Please repeat all of the listing exactly.
━━ Provided data
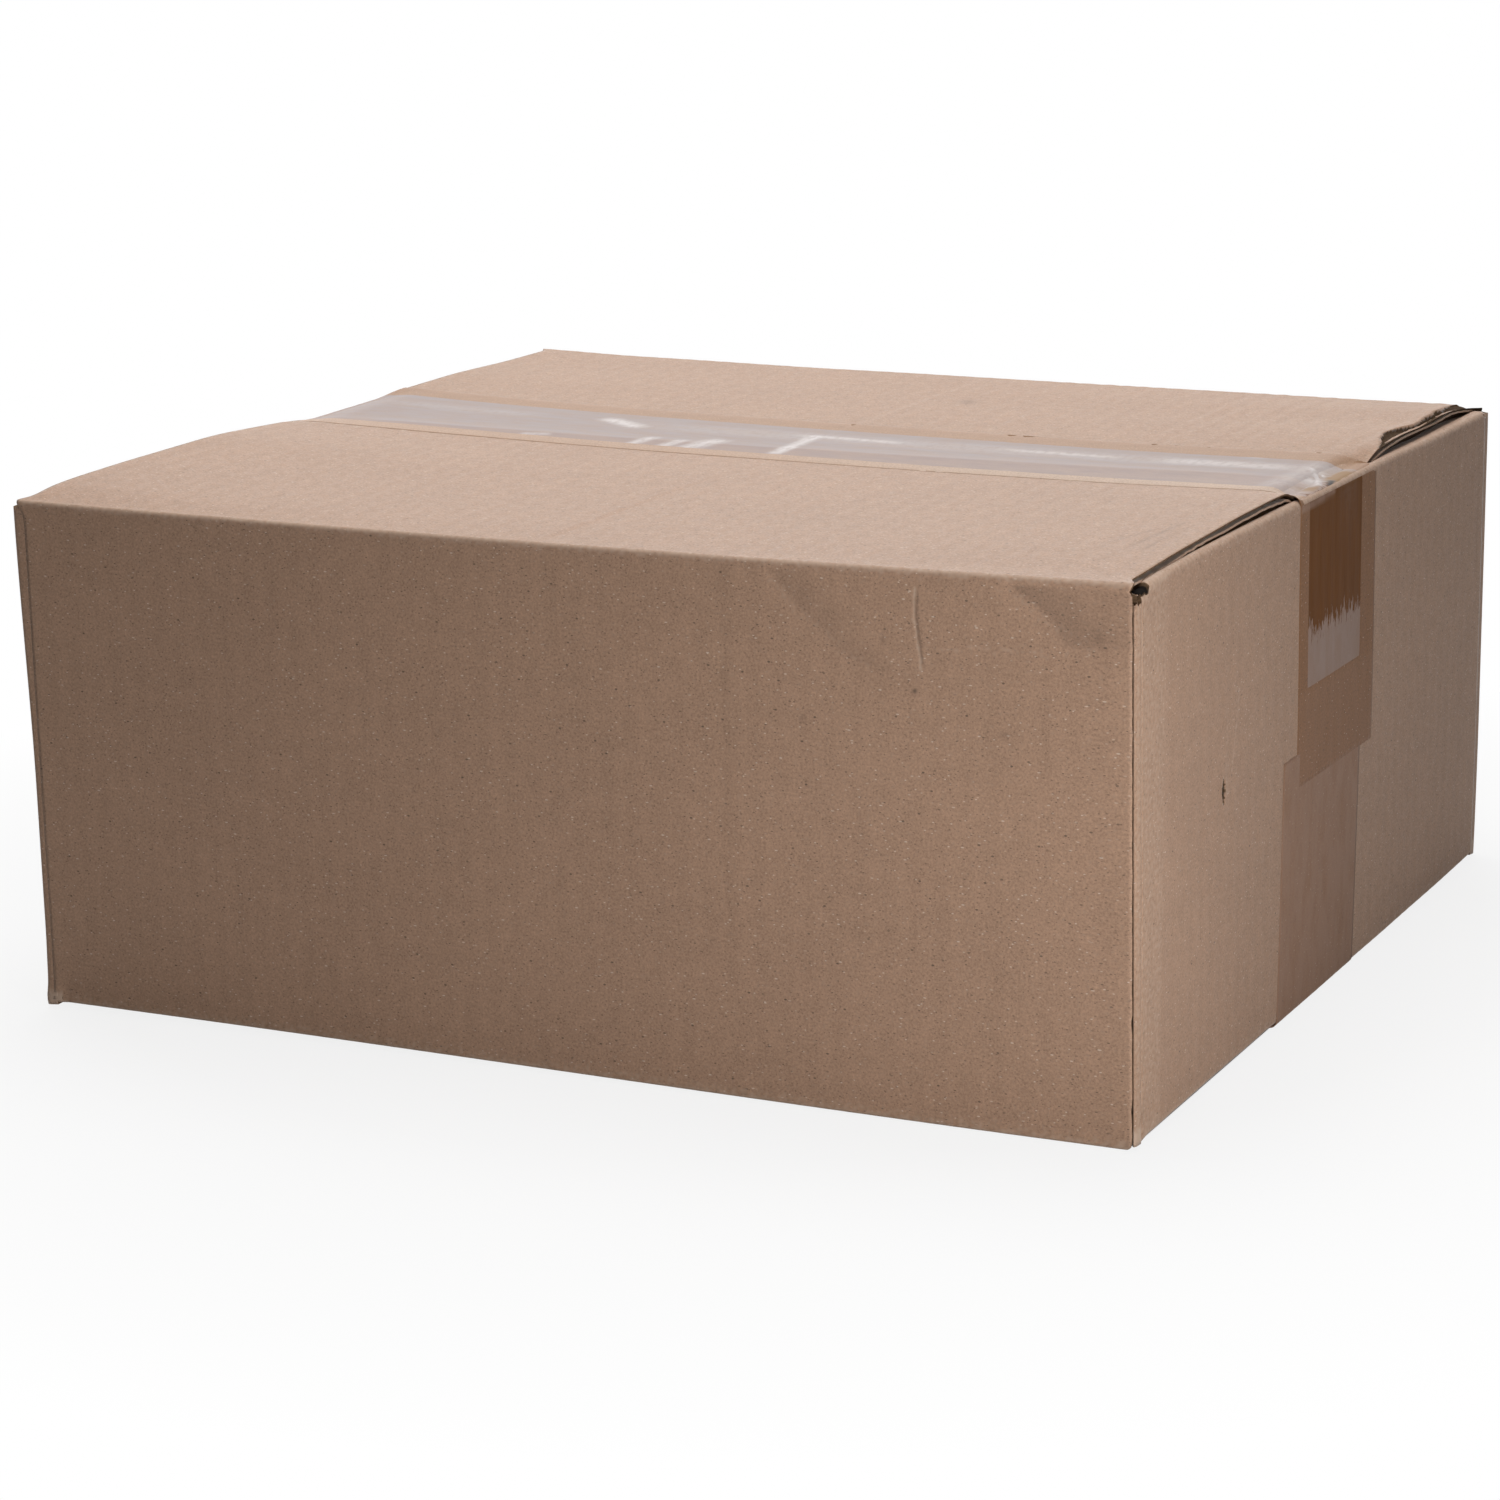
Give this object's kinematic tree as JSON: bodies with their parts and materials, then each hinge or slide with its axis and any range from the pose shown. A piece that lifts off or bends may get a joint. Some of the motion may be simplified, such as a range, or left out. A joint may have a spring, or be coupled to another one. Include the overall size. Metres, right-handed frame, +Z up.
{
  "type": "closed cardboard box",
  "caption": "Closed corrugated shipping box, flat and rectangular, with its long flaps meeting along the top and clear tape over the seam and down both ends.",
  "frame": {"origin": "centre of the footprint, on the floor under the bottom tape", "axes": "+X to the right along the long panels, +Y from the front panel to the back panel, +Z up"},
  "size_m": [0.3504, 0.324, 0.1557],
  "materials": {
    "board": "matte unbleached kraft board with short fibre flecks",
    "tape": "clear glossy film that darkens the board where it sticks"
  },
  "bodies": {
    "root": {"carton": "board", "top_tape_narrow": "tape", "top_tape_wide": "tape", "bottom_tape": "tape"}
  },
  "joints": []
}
━━━━
- [Finished task]
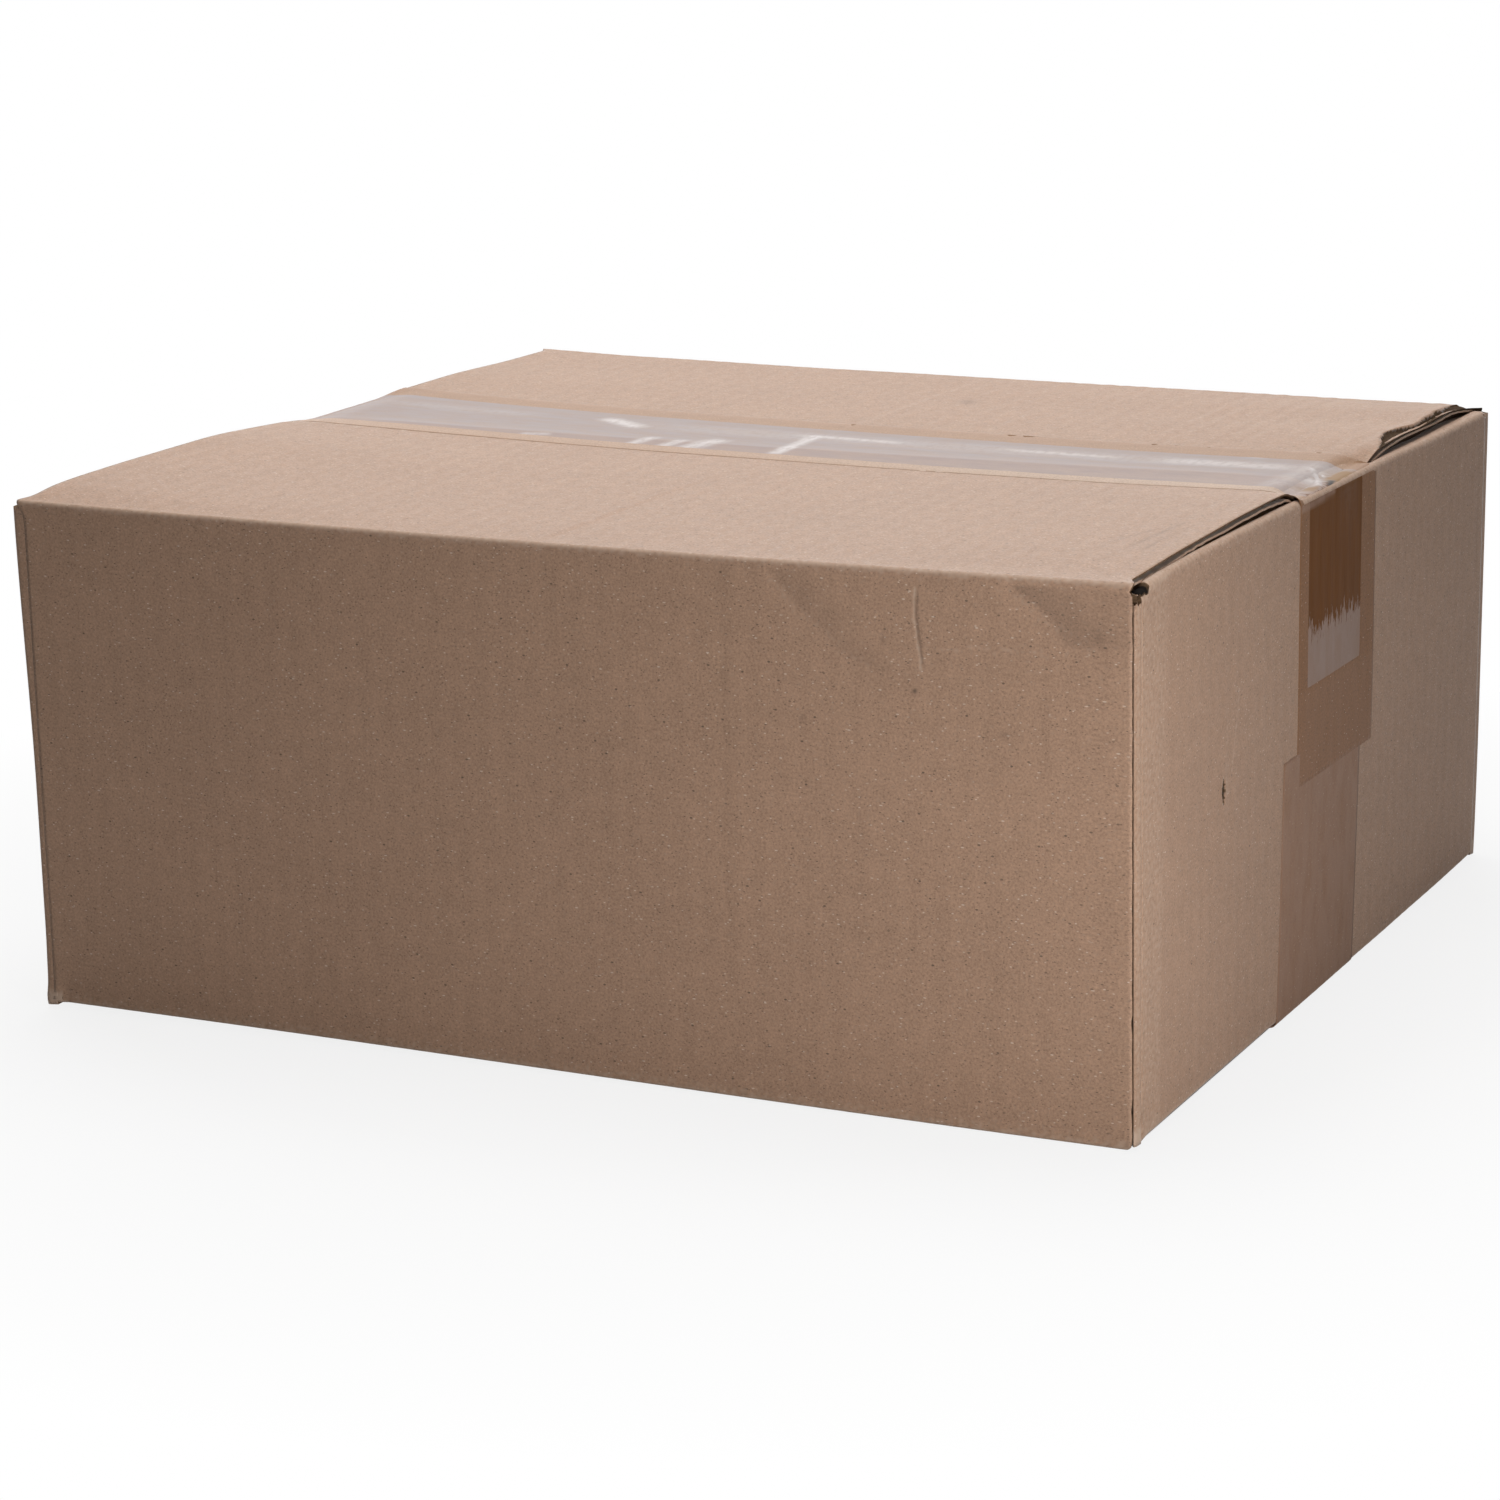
Give this object's kinematic tree as JSON: bodies with their parts and materials, then each hinge or slide with its axis and any range from the pose shown. A piece that lifts off or bends may get a joint. Some of the motion may be simplified, such as a range, or left out. A joint may have a spring, or be coupled to another one. Include the overall size. Metres, right-handed frame, +Z up.
{
  "type": "closed cardboard box",
  "caption": "Closed corrugated shipping box, flat and rectangular, with its long flaps meeting along the top and clear tape over the seam and down both ends.",
  "frame": {"origin": "centre of the footprint, on the floor under the bottom tape", "axes": "+X to the right along the long panels, +Y from the front panel to the back panel, +Z up"},
  "size_m": [0.3504, 0.324, 0.1557],
  "materials": {
    "board": "matte unbleached kraft board with short fibre flecks",
    "tape": "clear glossy film that darkens the board where it sticks"
  },
  "bodies": {
    "root": {"carton": "board", "top_tape_narrow": "tape", "top_tape_wide": "tape", "bottom_tape": "tape"}
  },
  "joints": []
}